Dataset extract ::

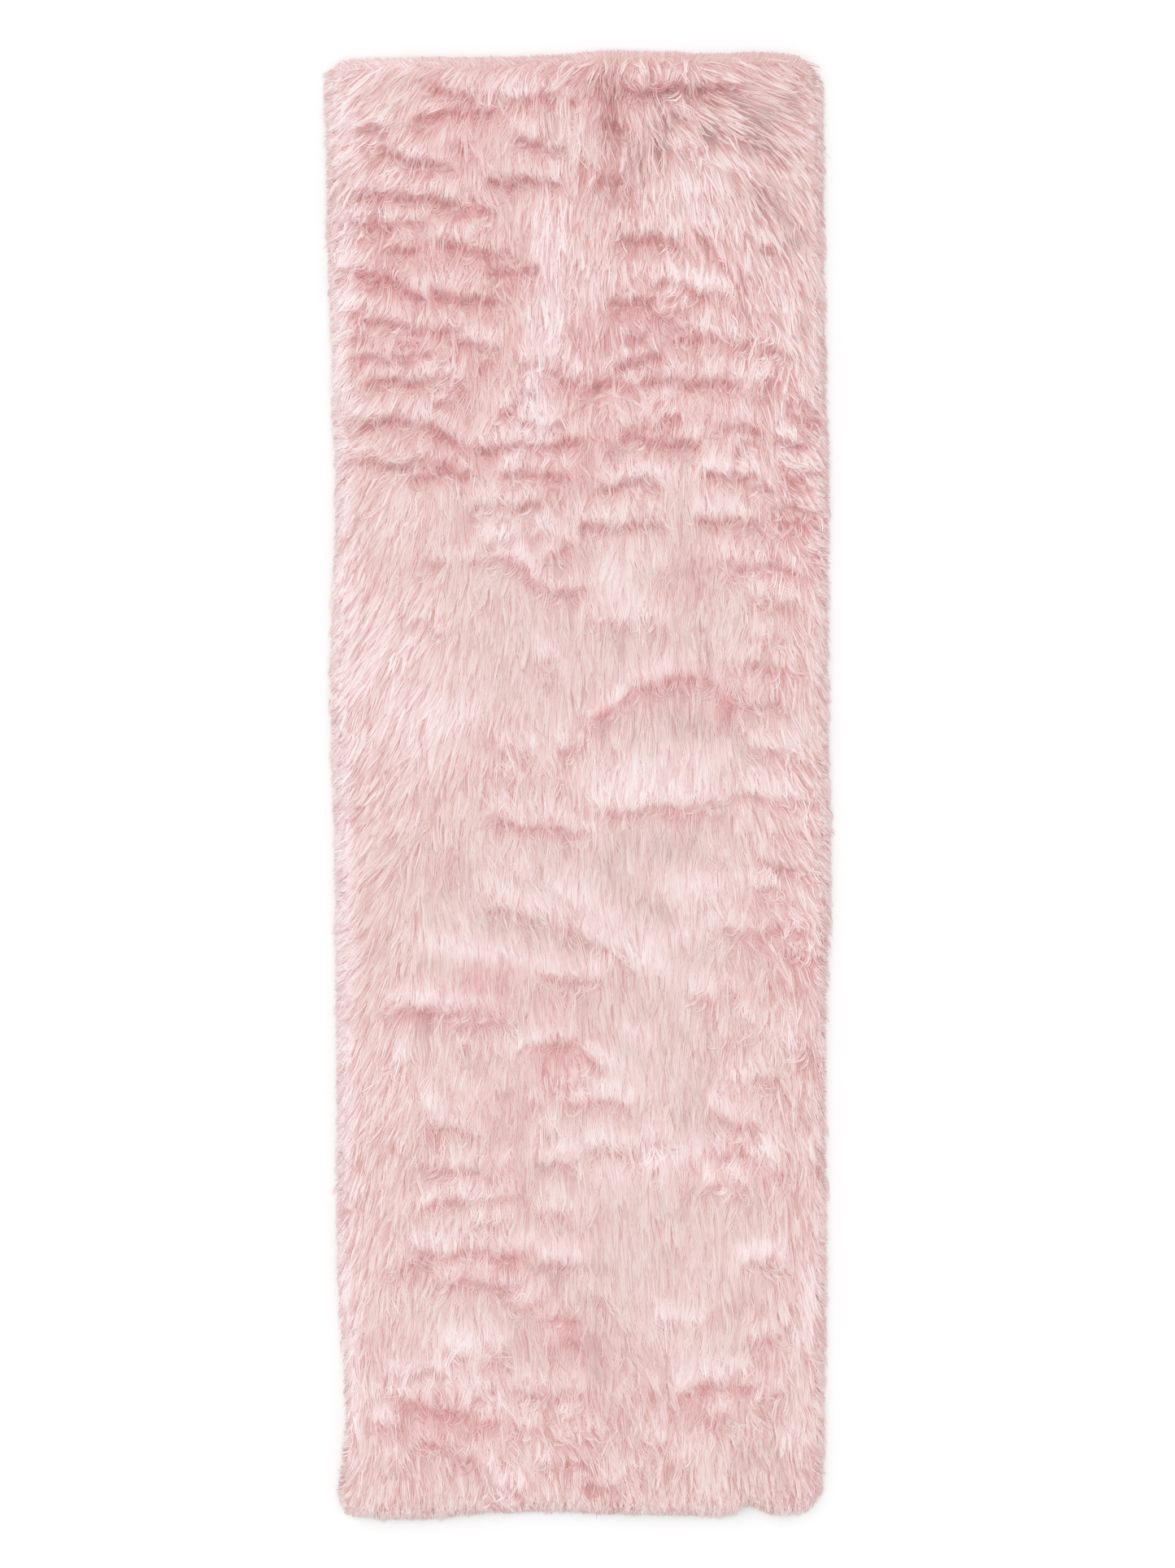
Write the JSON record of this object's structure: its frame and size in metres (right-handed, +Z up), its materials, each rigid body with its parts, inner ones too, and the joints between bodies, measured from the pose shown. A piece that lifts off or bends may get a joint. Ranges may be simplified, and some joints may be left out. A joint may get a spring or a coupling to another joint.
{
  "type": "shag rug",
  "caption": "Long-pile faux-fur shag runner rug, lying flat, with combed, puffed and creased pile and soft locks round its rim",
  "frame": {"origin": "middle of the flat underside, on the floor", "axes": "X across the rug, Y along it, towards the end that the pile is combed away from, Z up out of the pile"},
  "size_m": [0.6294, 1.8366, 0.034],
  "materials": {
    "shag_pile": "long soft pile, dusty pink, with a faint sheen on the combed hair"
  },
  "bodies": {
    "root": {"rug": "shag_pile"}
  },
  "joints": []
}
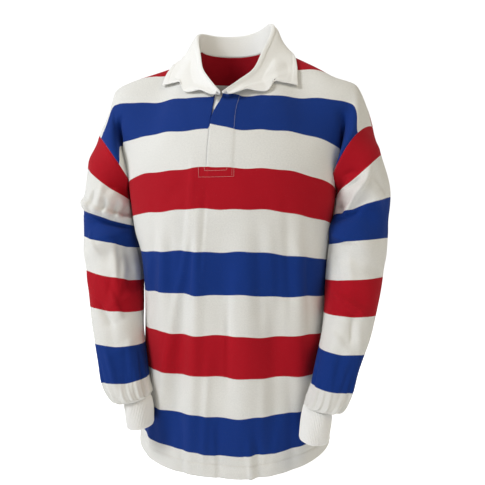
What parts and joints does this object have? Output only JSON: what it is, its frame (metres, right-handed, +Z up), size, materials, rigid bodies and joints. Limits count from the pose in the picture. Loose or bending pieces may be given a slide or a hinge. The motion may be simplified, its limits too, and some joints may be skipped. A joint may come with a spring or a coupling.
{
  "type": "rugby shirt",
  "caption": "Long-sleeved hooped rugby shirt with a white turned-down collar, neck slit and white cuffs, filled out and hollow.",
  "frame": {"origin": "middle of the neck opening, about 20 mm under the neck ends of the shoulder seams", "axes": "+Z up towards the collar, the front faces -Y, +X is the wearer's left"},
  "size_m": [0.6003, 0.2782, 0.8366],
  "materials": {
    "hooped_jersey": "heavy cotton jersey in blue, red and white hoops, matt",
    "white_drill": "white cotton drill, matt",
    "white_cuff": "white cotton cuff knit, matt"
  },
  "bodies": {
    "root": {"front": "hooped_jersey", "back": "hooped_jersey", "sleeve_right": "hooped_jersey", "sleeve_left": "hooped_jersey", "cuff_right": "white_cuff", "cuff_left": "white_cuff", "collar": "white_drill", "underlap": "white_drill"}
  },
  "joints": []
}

Problem statement ::
Return the lines from the line containing "What parts and" to the end of the entries above, exactly as they appear and with no other output.

Task output ::
What parts and joints does this object have? Output only JSON: what it is, its frame (metres, right-handed, +Z up), size, materials, rigid bodies and joints. Limits count from the pose in the picture. Loose or bending pieces may be given a slide or a hinge. The motion may be simplified, its limits too, and some joints may be skipped. A joint may come with a spring or a coupling.
{
  "type": "rugby shirt",
  "caption": "Long-sleeved hooped rugby shirt with a white turned-down collar, neck slit and white cuffs, filled out and hollow.",
  "frame": {"origin": "middle of the neck opening, about 20 mm under the neck ends of the shoulder seams", "axes": "+Z up towards the collar, the front faces -Y, +X is the wearer's left"},
  "size_m": [0.6003, 0.2782, 0.8366],
  "materials": {
    "hooped_jersey": "heavy cotton jersey in blue, red and white hoops, matt",
    "white_drill": "white cotton drill, matt",
    "white_cuff": "white cotton cuff knit, matt"
  },
  "bodies": {
    "root": {"front": "hooped_jersey", "back": "hooped_jersey", "sleeve_right": "hooped_jersey", "sleeve_left": "hooped_jersey", "cuff_right": "white_cuff", "cuff_left": "white_cuff", "collar": "white_drill", "underlap": "white_drill"}
  },
  "joints": []
}